An amended bill that would reshape the way civil forfeiture works in Florida passed the House Judiciary Committee Thursday. Under current law, law enforcement can seize a person’s property, including cash, if they suspect it is being used to commit a crime or is the proceed from crime.
Under that scenario, no charges have to be filed against the person whose property is being seized.
The amended House bill now requires an arrest, with limited exceptions, before officers can take property. For law enforcement to enter into forfeiture of the property, which means they keep it, the agency must pay a $1,000 filing fee to the court and post a $1,500 bond payable to the property claimant if forfeiture proceedings are not successful.
That means the claimant would recover his or her property and also recoup an extra $1,500. That provision aims to ensure the claimant is reimbursed for costs associated with recovering the property.
The amendment raises the attorney’s fees that claimants can recover from $1,000 to $2,000. It also implements a 10-day window for law enforcement to obtain a seizure warrant. Under current law, there is little way to track seizures to determine whether they were proper. It provides meaningful oversight that will aid policy makers in making future changes to the law.
The measure provides transparency by requiring law enforcement to report all seized property and the type of property each year. An agency in noncompliance would have to pay a penalty.
“It really highlights the importance of private property rights and ensures that reasonable due process is used if we’re ever going to seize someone’s assets,” said State Sen. Jeff Brandes, sponsor of the Senate version of the bill.
As amended, the bill is now supported by the Florida Sheriffs Association, Florida Police Chiefs Association, the ACLU, NFIB, Institute for Justice, Drug Policy Alliance, James Madison Institute and Americans for Forfeiture Reform.
The compromise was the result of an intense back and forth between groups. Law enforcement and prosecutors have been vehemently opposed to civil forfeiture reform arguing it is a valuable tool to offer additional consequences against criminal activity and a way for law enforcement to bring in appropriate revenue.
But the process has become the subject of much scrutiny. It’s an issue that has extended well beyond the boundaries of Florida. John Oliver, the host of HBO’s “Last Week Tonight,” tackled the issue using his token humor and wit to highlight the problems with civil forfeiture laws.
He showed one man traveling cross-country with a large amount of cash borrowed from his father to get started in a new place with a new job. During a traffic stop, officers seized the cash, claiming he was traveling to another state to purchase drugs. No charges were filed.
Oliver highlighted another couple whose home was seized because the couple’s son was arrested on charges of possessing just $40 worth of cocaine.
The problem, as noted in the Oliver piece, is that civil forfeiture laws place the actual property as the subject of a civil suit, not the person. That’s how law enforcement can get around seizing property even if charges aren’t filed.

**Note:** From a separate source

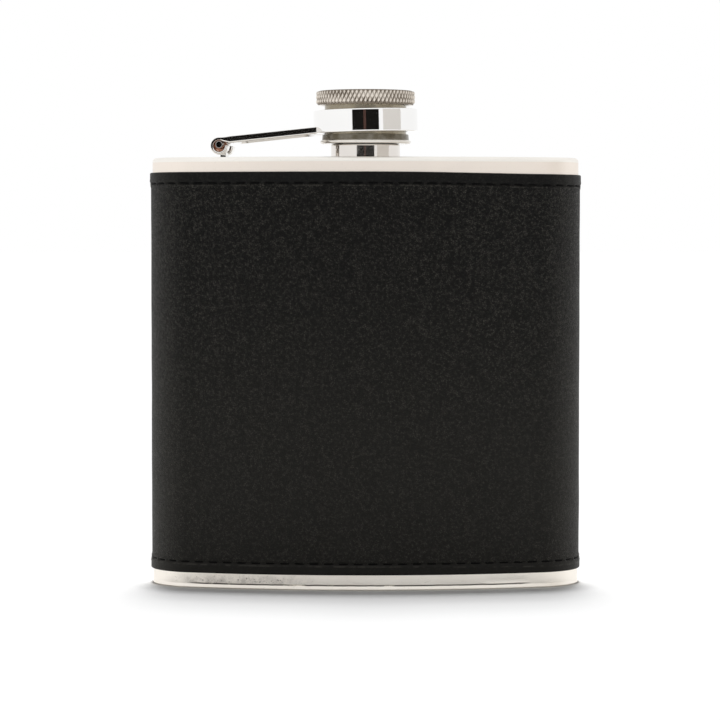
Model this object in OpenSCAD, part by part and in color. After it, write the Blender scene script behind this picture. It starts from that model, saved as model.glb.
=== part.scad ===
// Pocket flask: a curved welded steel body in a stitched wrap, with a captive screw cap on a hinged arm.
// Millimetres, +Z up. The origin is the middle of the footprint, on the base.
// The front is the convex side, towards -Y. The hinge is at the left of the top, towards -X.

/* [Body] */
// Width of the steel body
body_w = 93.2; // [86:0.1:100]
// Height of the steel body, without the neck
body_h = 93; // [85:0.5:105]
// Thickness of the steel body, front to back
body_t = 23.2; // [20:0.1:25]
// Radius of the convex front
front_r = 135; // [120:1:160]
// Thickness of the sheet that the body is rolled from
wall_t = 0.5; // [0.4:0.1:0.8]
// Thickness of the shoulder and base plates
plate_t = 1; // [0.8:0.1:1.4]
// Rounding of the polished outer edges of both plates
edge_r = 0.8; // [0.5:0.1:0.8]

/* [Wrap] */
// Bottom edge of the wrap above the base
wrap_low = 3.5; // [3:0.1:5]
// Top edge of the wrap above the base
wrap_high = 89.6; // [80:0.1:90]
// Thickness of the wrap
wrap_t = 0.35; // [0.3:0.05:0.5]
// Thickness of the wrap where its edge is turned under
hem_t = 0.55; // [0.5:0.05:1]
// Height of a turned hem
hem_h = 2.4; // [1.5:0.1:4]
// Radius of the sewing thread
thread_r = 0.2; // [0.15:0.01:0.25]
// Gap where the two ends of the wrap meet at the back
seam_gap = 0.3; // [0.2:0.1:0.6]
// Distance of each back row of stitches from the seam
seam_row = 2.2; // [1.5:0.1:4]

/* [Neck] */
// Radius of the pouring bore
bore_r = 5.6; // [4.5:0.1:5.8]
// Radius of the plain collar that shows under the cap
collar_r = 7.5; // [7.3:0.1:8]
// Height of the plain collar above the shoulder
collar_h = 2.85; // [2.5:0.05:3]
// Height of the mouth above the shoulder
neck_h = 8.4; // [8:0.1:8.6]
// Radius of the neck below its thread
root_r = 6.5; // [6.4:0.05:6.6]
// Radius over the thread
crest_r = 7; // [6.8:0.05:7]
// Rise of the screw thread in one turn
thread_pitch = 1.2; // [1:0.1:1.2]

/* [Cap] */
// Radius of the knurled head
head_r = 10.75; // [10:0.05:11]
// Height of the knurled head
head_h = 3.2; // [2.5:0.1:4]
// Outer radius of the threaded bush
bush_r = 8.85; // [8.6:0.05:9]
// Height of the bush under the head
bush_h = 8.2; // [8.2:0.1:8.6]
// Radius of the rolled rim that keeps the ring on the cap
rim_r = 9.9; // [9.8:0.05:10.2]
// Thickness of the seal
seal_t = 1.2; // [1:0.1:1.3]

/* [Arm] */
// Distance from the cap's axis to the hinge pin
reach = 31.4; // [30:0.1:34]
// Height of the hinge pin above the shoulder
pin_h = 2.85; // [2.6:0.05:3.2]
// Radius of the hinge pin
pin_r = 0.8; // [0.7:0.05:0.9]
// Width of the strap
strap_w = 10.2; // [8:0.1:11]
// Thickness of the strap
strap_t = 1.5; // [1.2:0.1:1.8]
// Outer radius of the rolled eye
eye_r = 1.87; // [1.8:0.01:1.9]
// Outer radius of the ring around the cap
ring_r = 11.3; // [11:0.05:11.8]
// Bore radius of the ring
ring_bore_r = 9.55; // [9.5:0.01:9.6]
// Height of the ring
ring_h = 4.9; // [4.5:0.1:5]
// How far the loose ring leans towards the hinge, in degrees
ring_lean = 1.3; // [0:0.1:1.5]

/* [Hidden] */
$fn = 96;
tiny = 0.01;

// Plan of the body: two arcs about one centre, closed by a half circle at each end.
end_r = body_t / 2;
mid_r = front_r - end_r;
end_angle = asin((body_w / 2 - end_r) / mid_r);
steel_depth = front_r + end_r - mid_r * cos(end_angle);
centre_y = front_r - steel_depth / 2;
cap_y = centre_y - mid_r;
shell_low = plate_t;
shell_high = body_h - plate_t;

// The arm follows the chord of the curved shoulder, from the cap's axis to the hinge.
arm_turn = asin(reach / (2 * mid_r));

// Neck
flange_w = 1.1;
flange_t = 0.8;
neck_low = shell_high - flange_t;
mouth_z = body_h + neck_h;
lip_r = 0.35;
thread_h = 0.55;
thread_turns = 3;
thread_z = mouth_z - 1.1;
thread_root_h = 0.9;

// Cap
rim_z = body_h + collar_h + 0.1;
bush_low = rim_z + 0.05;
head_z = bush_low + bush_h;
bush_bore_r = crest_r + 0.15;
seal_gap = 0.05;
seal_z = mouth_z + seal_gap;
seal_r = bush_bore_r - 0.1;
spigot_r = 4;
spigot_h = 1.4;
groove_depth = 0.35;
roll_r = 0.4;
skirt_h = 2.05;
skirt_top_r = 9.35;
flare_r = 9.42;
flare_h = 0.85;
head_chamfer = 0.45;
head_step = 0.15;
underside_r = bush_r + 0.6;

// Hinge: the eye hangs on the pin, so its centre is a little lower.
pin_z = body_h + pin_h;
pin_bore_r = 0.55;
eye_drop = 0.3;
eye_bore_r = 1.25;
eye_z = pin_z - eye_drop;
eye_tip_angle = 6;
knuckle_l = 3.4;
knuckle_r = 1.5;
knuckle_gap = 0.2;
notch_reach = 2.35;
foot_t = 1.3;
foot_shift = 0.3;

// Strap and ring
ring_low = rim_z + 2.45;
strap_rise = 6;
strap_end_x = -ring_r + 1.25;
lap = 0.4;
channel_depth = 0.8;
channel_wall = 0.8;

// A closed body of the flask's plan. Its children are half of a cross-section: x is the
// distance from the middle line of the plan, and y is the height.
module along_plan() {
    translate([0, centre_y, 0]) {
        rotate([0, 0, -90 - end_angle])
            rotate_extrude(angle = 2 * end_angle)
                translate([mid_r, 0]) { children(); mirror([1, 0]) children(); }
        for (side = [0, 1]) mirror([side, 0, 0])
            rotate([0, 0, -90 + end_angle]) translate([mid_r, 0, 0])
                rotate_extrude(angle = 180) children();
    }
}

// Half-section of a plate whose outer edge is rounded on its top side.
module plate_section() {
    square([end_r - edge_r, plate_t]);
    square([end_r, plate_t - edge_r]);
    translate([end_r - edge_r, plate_t - edge_r])
        intersection() { circle(edge_r); square(edge_r); }
}

// Frame of the cap's axis, with the arm along -X.
module on_cap_axis() {
    translate([0, cap_y, 0]) rotate([0, 0, -arm_turn]) children();
}

// A shape drawn in the arm's side view (x, z), given a width across the arm.
module across_arm(width) {
    translate([0, width / 2, 0]) rotate([90, 0, 0]) linear_extrude(width) children();
}

// One row of thread beads that follows the plan at a height.
module stitch_row(z) {
    along_plan() translate([end_r + hem_t - thread_r, z]) circle(thread_r);
}

// Two upright rows of thread at the back, beside the seam.
module back_rows() {
    low = wrap_low + hem_h + 1;
    high = wrap_high - hem_h - 1;
    back_r = mid_r - end_r - wrap_t;
    for (side = [-1, 1])
        translate([side * seam_row, centre_y - sqrt(back_r * back_r - seam_row * seam_row), low])
            cylinder(r = thread_r, h = high - low);
}

module body_shell() {
    color("lightgray") along_plan()
        translate([end_r - wall_t, shell_low]) square([wall_t, shell_high - shell_low]);
}

module shoulder_plate() {
    color("gainsboro") difference() {
        translate([0, 0, shell_high]) along_plan() plate_section();
        translate([0, cap_y, shell_high - 1]) cylinder(r = collar_r, h = plate_t + 2);
    }
}

module base_plate() {
    color("gainsboro") translate([0, 0, plate_t]) mirror([0, 0, 1]) along_plan() plate_section();
}

module neck() {
    color("silver") translate([0, cap_y, 0]) rotate_extrude() {
        translate([bore_r, neck_low]) square([collar_r + flange_w - bore_r, flange_t]);
        translate([bore_r, shell_high]) square([collar_r - bore_r, plate_t + collar_h]);
        translate([bore_r, body_h]) square([root_r - bore_r, neck_h - lip_r]);
        translate([bore_r + tiny, mouth_z - lip_r - tiny])
            square([root_r - bore_r - lip_r - tiny, lip_r + tiny]);
        translate([root_r - lip_r, mouth_z - lip_r]) circle(lip_r);
        for (turn = [0:thread_turns - 1])
            translate([root_r - tiny, thread_z - turn * thread_pitch])
                polygon([[0, -thread_root_h / 2], [crest_r - root_r, -thread_h / 4],
                    [crest_r - root_r, thread_h / 4], [0, thread_root_h / 2]]);
    }
}

module leather_wrap() {
    color("#1b1a1a") difference() {
        along_plan() {
            translate([end_r, wrap_low]) square([wrap_t, wrap_high - wrap_low]);
            for (z = [wrap_low, wrap_high - hem_h]) translate([end_r, z]) square([hem_t, hem_h]);
        }
        stitch_row(wrap_low + hem_h);
        stitch_row(wrap_high - hem_h);
        back_rows();
        translate([-seam_gap / 2, 0, wrap_low - 1])
            cube([seam_gap, body_t, wrap_high - wrap_low + 2]);
    }
}

module top_stitching() {
    color("#101010") stitch_row(wrap_high - hem_h);
}

module bottom_stitching() {
    color("#101010") stitch_row(wrap_low + hem_h);
}

module back_stitching() {
    color("#101010") back_rows();
}

module hinge_bracket() {
    color("silver") on_cap_axis() translate([-reach, 0, 0]) difference() {
        across_arm(knuckle_l) {
            translate([0, pin_z]) circle(knuckle_r);
            translate([foot_shift - foot_t / 2, body_h]) square([foot_t, pin_h]);
        }
        translate([0, 0, pin_z]) rotate([90, 0, 0])
            cylinder(r = pin_r, h = knuckle_l + 1, center = true);
    }
}

module hinge_pin() {
    color("dimgray") on_cap_axis() translate([-reach, 0, pin_z]) rotate([90, 0, 0]) difference() {
        cylinder(r = pin_r, h = strap_w, center = true);
        cylinder(r = pin_bore_r, h = strap_w + 1, center = true);
    }
}

// Side view of the rolled eye, open at its tip.
module eye_side() {
    translate([-reach, eye_z]) difference() {
        circle(eye_r);
        circle(eye_bore_r);
        polygon([[0, 0], 2 * eye_r * [cos(eye_tip_angle), sin(eye_tip_angle)], 2 * eye_r * [1, 1],
            [0, 2 * eye_r]]);
    }
}

// Side view of the bar that runs from the top of the eye up to the ring.
module bar_side() {
    top_z = eye_z + eye_r;
    end_z = top_z + (strap_end_x + reach) * tan(strap_rise);
    difference() {
        polygon([[-reach - lap, eye_z + sqrt(eye_r * eye_r - lap * lap)], [-reach, top_z],
            [strap_end_x, end_z], [strap_end_x, end_z - strap_t],
            [-reach + eye_r, top_z + eye_r * tan(strap_rise) - strap_t],
            [-reach + eye_bore_r / 2, eye_z + eye_bore_r / 2], [-reach - lap, eye_z + eye_bore_r / 2]]);
        translate([-reach, eye_z]) circle(eye_bore_r);
    }
}

module arm_strap() {
    color("silver") on_cap_axis() difference() {
        union() {
            across_arm(strap_w) eye_side();
            across_arm(strap_w) bar_side();
        }
        translate([-reach - 2 * eye_r, -knuckle_l / 2 - knuckle_gap, eye_z - 2 * eye_r])
            cube([2 * eye_r + notch_reach, knuckle_l + 2 * knuckle_gap, 4 * eye_r]);
        ring_frame() cylinder(r = ring_r, h = 2 * ring_h, center = true);
        strap_channel();
    }
}

// The strap is pressed from sheet, so its underside is hollow between two edges.
module strap_channel() {
    length = reach - ring_r - notch_reach - 2;
    translate([-ring_r - 1, 0, eye_z + eye_r + (reach - ring_r - 1) * tan(strap_rise) - strap_t])
        rotate([0, -strap_rise, 0]) translate([-length, -strap_w / 2 + channel_wall, -1])
            cube([length, strap_w - 2 * channel_wall, 1 + channel_depth]);
}

// Middle of the ring, leaning towards the hinge.
module ring_frame() {
    translate([0, 0, ring_low + ring_h / 2]) rotate([0, -ring_lean, 0]) children();
}

module cap_ring() {
    color("whitesmoke") on_cap_axis() ring_frame() difference() {
        cylinder(r = ring_r, h = ring_h, center = true);
        cylinder(r = ring_bore_r, h = ring_h + 1, center = true);
    }
}

module cap_head() {
    color("#cfc8ba") translate([0, cap_y, head_z]) rotate_extrude() difference() {
        polygon([[0, 0], [underside_r, 0], [head_r - head_chamfer, head_step], [head_r, head_step + head_chamfer],
            [head_r, head_h - head_chamfer], [head_r - head_chamfer, head_h], [0, head_h]]);
        translate([-1, -1]) square([spigot_r + 1, spigot_h + 1]);
    }
}

module cap_bush() {
    color("silver") translate([0, cap_y, 0]) rotate_extrude() difference() {
        union() {
            translate([0, bush_low]) square([bush_r, bush_h]);
            translate([0, head_z - tiny]) square([spigot_r, spigot_h + tiny]);
        }
        translate([-1, bush_low - 1]) square([bush_bore_r + 1, seal_z + seal_t - bush_low + 1]);
        for (turn = [0:thread_turns - 1])
            translate([bush_bore_r - tiny, thread_z - turn * thread_pitch])
                polygon([[0, -thread_root_h / 2], [groove_depth, -thread_h / 4],
                    [groove_depth, thread_h / 4], [0, thread_root_h / 2]]);
    }
}

module retaining_skirt() {
    color("silver") translate([0, cap_y, rim_z]) rotate_extrude() {
        polygon([[bush_r, roll_r / 4], [rim_r - roll_r, roll_r / 4], [rim_r - roll_r / 2, roll_r],
            [flare_r, flare_h], [skirt_top_r, skirt_h], [bush_r, skirt_h]]);
        translate([rim_r - roll_r, roll_r]) circle(roll_r);
    }
}

module cap_seal() {
    color("#e9e6df") translate([0, cap_y, seal_z]) cylinder(r = seal_r, h = seal_t);
}

body_shell();
shoulder_plate();
base_plate();
neck();
leather_wrap();
top_stitching();
bottom_stitching();
back_stitching();
hinge_bracket();
hinge_pin();
arm_strap();
cap_ring();
cap_head();
cap_bush();
retaining_skirt();
cap_seal();
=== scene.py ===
"""A curved pocket flask: its visible pieces, their finishes, the light and the camera.

Sizes are in millimetres until a piece is made, and metres after that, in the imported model's frame:
+Z up, the convex front towards -Y, and the hinge towards -X.
"""

import logging
import math
from dataclasses import dataclass, field, replace
from enum import Enum

import bmesh
import bpy
import numpy as np
from mathutils import Matrix


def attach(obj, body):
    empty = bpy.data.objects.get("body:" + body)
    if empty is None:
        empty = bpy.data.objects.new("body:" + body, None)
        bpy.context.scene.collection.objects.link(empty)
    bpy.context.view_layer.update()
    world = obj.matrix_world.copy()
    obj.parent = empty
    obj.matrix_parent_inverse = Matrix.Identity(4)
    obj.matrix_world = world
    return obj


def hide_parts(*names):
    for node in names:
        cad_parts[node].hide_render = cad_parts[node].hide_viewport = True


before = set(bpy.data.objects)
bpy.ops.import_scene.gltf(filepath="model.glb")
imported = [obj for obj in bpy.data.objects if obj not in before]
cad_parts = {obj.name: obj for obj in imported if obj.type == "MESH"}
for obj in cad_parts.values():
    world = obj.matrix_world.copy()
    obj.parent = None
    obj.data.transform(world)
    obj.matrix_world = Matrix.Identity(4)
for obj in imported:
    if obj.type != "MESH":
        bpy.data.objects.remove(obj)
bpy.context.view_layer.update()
log = logging.getLogger("flask")

MM = 0.001
TURN = 2 * math.pi
# rise of the neck's and the cap's screw threads in one turn
PITCH = 1.2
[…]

The Florida bill moving through the Legislature turns that on its head by putting additional pressure on law enforcement to prove the property was lawfully seized and safeguards claimants trying to retrieve their property. The bill gives those individuals a better recourse for recouping something valued at $1,000 when current law makes doing so potentially not worth the while.
Oliver showed several video clips shining a spotlight on problems associated with civil forfeiture. There’s a montage of several officers asking individuals at traffic stops whether or not they have large sums of U.S. currency on them. One officer even attempts to ask the question in mangled Spanish calling it “mucho mucho dinero” and refers to the man’s truck as “su trucky trailer.”
Another clip shows a member of police brass describing the items purchased through civil forfeiture as “pennies from heaven” used to buy “toys.”
But even though the amendment to this year’s civil forfeiture bill provides property rights protection, it also ensures law enforcement can still continue to seize property when it’s legal to do so.
Pinellas County Sheriff Bob Gualtieri, who is behind the measure, finally agreed in the late hours of Wednesday evening. However, he does take issue with using isolated incidents to make a case against civil forfeiture.
“We find there is more to the story and two sides to that coin,” Gualtieri said.
He described an example he’s heard before about a woman whose car was seized over one prescription pill. In that case, Gualtieri explained, the woman had been the subject of six law enforcement observed drug buys.
Brandes suspects there was finally buy-in from law enforcement groups because they recognized the issue was not going away. Brandes offered up a similar bill last year.
“My commitment was to work on this until we got a substantial solution,” Brandes said.
The Senate bill has one more stop in committee before heading to the floor for a full vote. Brandes said he’s confident that with the latest compromise, the issue will be passed this year.